24 de septiembre de 2015

Animal de costumbre

     Cuando llega septiembre, muchos niños, adolescentes y también adultos maldicen el trabajo tan puntual y correcto que sus despertadores llevan a cabo. Unas personas ignoran su llamada, otras le piden una prórroga y, aunque algunos lo crean un mito, también hay quién se levanta en el primer tono. Por suerte o por desgracia, yo soy de ese último tipo.
     El lunes 21 de septiembre fue mi primer día de clase después de un laaaaargo e intenso verano. Cuidado, no quería que se acabara el verano, pero estaba empezando a aburrirme el tener la vida tan desocupada y, además, echaba de menos a mucha gente. Algo que no me parece tan sorprendente ahora como me lo hubiera parecido un par de años atrás es que también tenía ganas de aprender. Puede que sea por el maravilloso mundo en el que me he metido. ¿Quién sabe?

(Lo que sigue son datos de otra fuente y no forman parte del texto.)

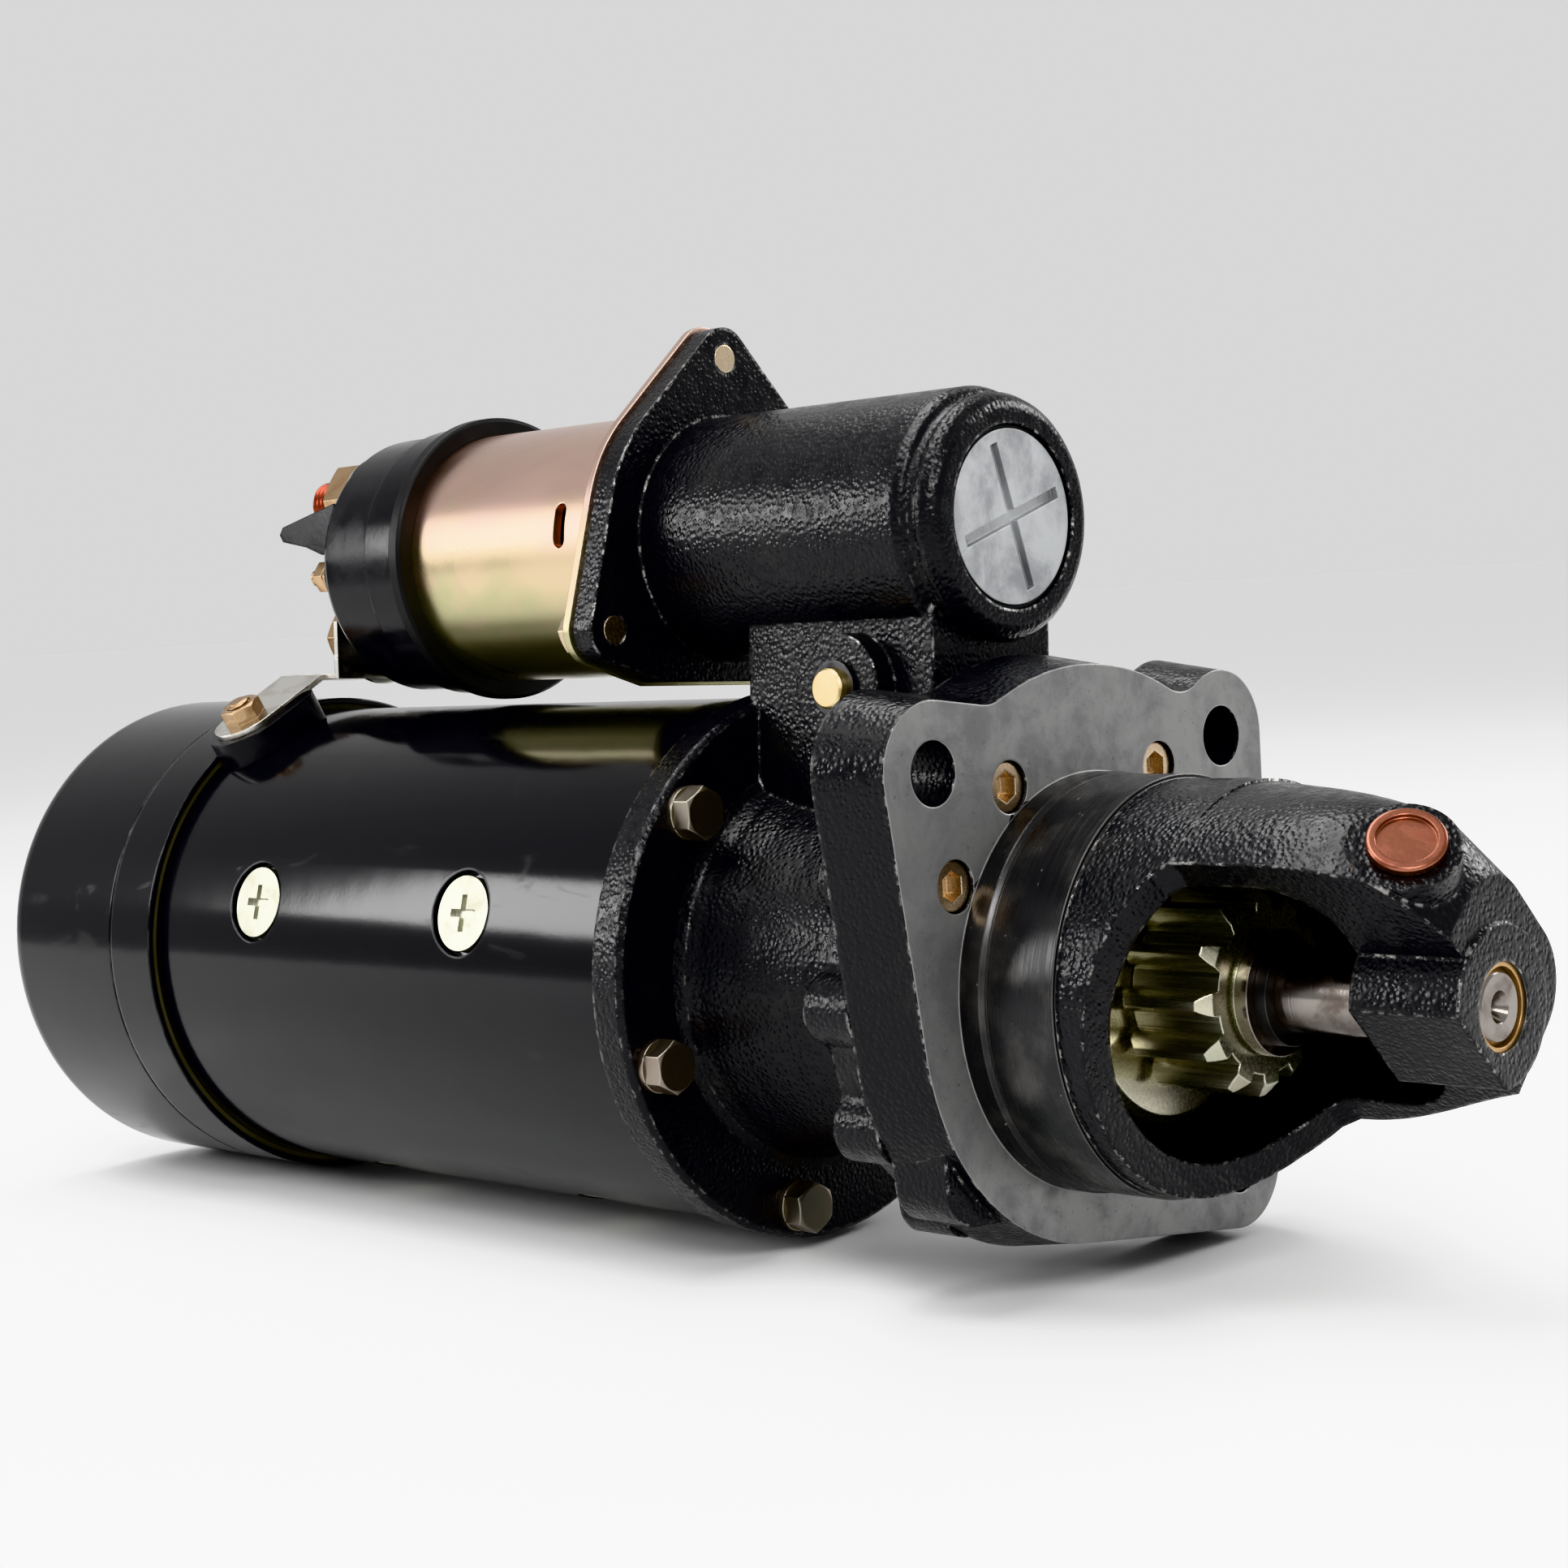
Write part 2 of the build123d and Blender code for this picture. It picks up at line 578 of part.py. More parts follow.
# ---------------------------------------------------------------- clutch and pinion
# Outer half of the overrunning clutch, with the sleeve that slides on the splined shaft.
with BuildPart() as clutch_shell:
    turn([
        (-78, SHAFT_SPLINE_R + RUNNING), (-78, SLEEVE_R), (-12, SLEEVE_R), (-12, 27), (-9, 29.5),
        (19.5, 29.5), (21.3, 27.7), (21.3, HUB_R + 0.5), (16.5, HUB_R + 0.5), (16.5, 23.6),
        (-6, 23.6), (-6, SHAFT_SPLINE_R + RUNNING),
    ])
write("clutch_shell", clutch_shell)

with BuildPart() as clutch_rollers:
    for index in range(6):
        rod(along(-5.6, 60 * index, 19.5), 3.9, 21.6)
write("clutch_rollers", clutch_rollers)

# Grooved collar that the lever pushes.
with BuildPart() as shift_collar:
    turn([
        (COLLAR_X - 8, SLEEVE_R), (COLLAR_X - 8, 25), (COLLAR_X - 4, 25), (COLLAR_X - 4, 20),
        (COLLAR_X + 4, 20), (COLLAR_X + 4, 25), (COLLAR_X + 8, 25), (COLLAR_X + 8, SLEEVE_R),
    ])
write("shift_collar", shift_collar)


def flank_point(radius):
    """Point of a tooth's involute flank at a radius, for a tooth along the x axis."""
    base = PITCH_R * cos(PRESSURE_ANGLE)
    slope = acos(min(1.0, base / radius))
    angle = pi / 2 / TEETH + tan(PRESSURE_ANGLE) - PRESSURE_ANGLE - tan(slope) + slope
    return (radius * cos(angle), radius * sin(angle))


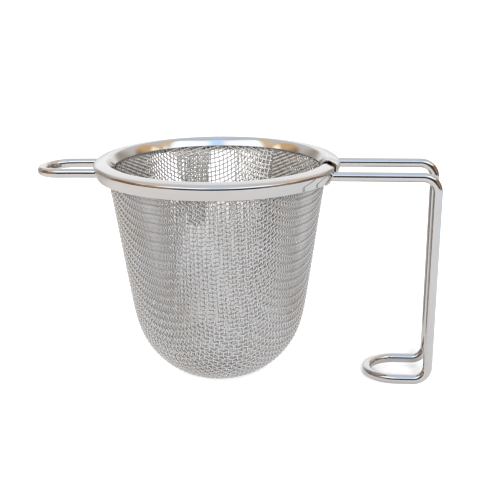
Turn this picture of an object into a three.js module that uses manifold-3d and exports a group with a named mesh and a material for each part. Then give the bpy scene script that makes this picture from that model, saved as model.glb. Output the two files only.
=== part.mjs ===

     Por la mañana me levanté, como ya he dicho, sin remolonear en la cama, del tirón. Eran las 6:30. Nadie estaba despierto. O entraban más tarde o ya se habían ido. Ropa, desayuno y a la calle. Cuando llegué a la parada del autobús fue cuando decidí pararme un poco. No es que yo cogiera el mismo autobús de siempre a la misma hora de siempre, no. En la parada ya estaban las mismas personas de siempre y detrás de mí llegaron las mismas personas de siempre. Nada había cambiado. La chica con bata (enfermera, probablemente) con su carpeta y su pequeña friambrera al hombro, esos dos chavales que siempre van juntos hablando sin quitarse sus respectivos auriculares, y varias señoras más que nunca he curioseado más de la cuenta. Pero con la estampa que me quedo es con la madre y su hijo pequeño. Parecerá una tontería, pero he visto al niño dormir, lo he visto resfriado y cómo con el paso de los días estaba más y más recuperado, con pantalones cortos, con un chaquetón con capucha de dinosaurio, con chubasquero y, ahora, lo veía con una maleta de niño mayor. El chiquillo puede tener entre unos 8 o 9 años y el año pasado tonteaba sentado en las rodillas de su madre con su pequeña maleta de carrito azul. Este año rodaba una maleta de camuflaje más grande y andaba con más seguridad, más serio, pero feliz. Muy feliz.
     ¿Por qué me paro en esto? No lo sé. Me gusta observar. Me gusta darme cuenta de las pequeñas cosas. Ese niño ha crecido, aunque sea un poco, y, aunque vaya por el camino de los dos amigos que antes mencioné, sigue siendo esa pequeña campanita que tintinea sobre el murmullo y los bostezos oscuros de la mañana. Bonito ¿eh? Verlo es aún mejor.
     Vivimos nuestra vida como si sólo viviéramos nosotros y los demás fueran robots o estatuas puestas en nuestro camino para no sentirnos solos en los caminos de un lado a otro. Esas personas con las que comparto día a día el autobús han tenido un verano como el mío, mejor o peor, pero han pasado calor, algunos habrán viajado, tal vez se han cortado el pelo, habrán reído, tal vez llorado, les habrán crecido las uñas y se las habrán cortado, se habrán peleado con algún amigo o familiar o simplemente habrán tenido una de esas riñas tontas que todos tenemos en algún momento y más de lo que desearíamos, habrán comido, bebido, incluso habrán deseado que el despertador se quedara sin voz esa mañana, y todos han vuelto al mismo sitio de todos los días a la misma hora. No sé si ellos habrán pensado: "anda, mira, a esa chica me la encuentro siempre", pero yo sí que le he dado alguna que otra vuelta.
     Y ya para terminar un duda. ¿Por qué cuando volvimos mis compañeros y yo a clase a empezar el nuevo curso con nuevos compañeros, nuevos profesores, nuevas asignaturas y nueva clase nos hemos vuelto a sentar en los mismos lugares en los que nos situábamos en la antigua aula? En fin.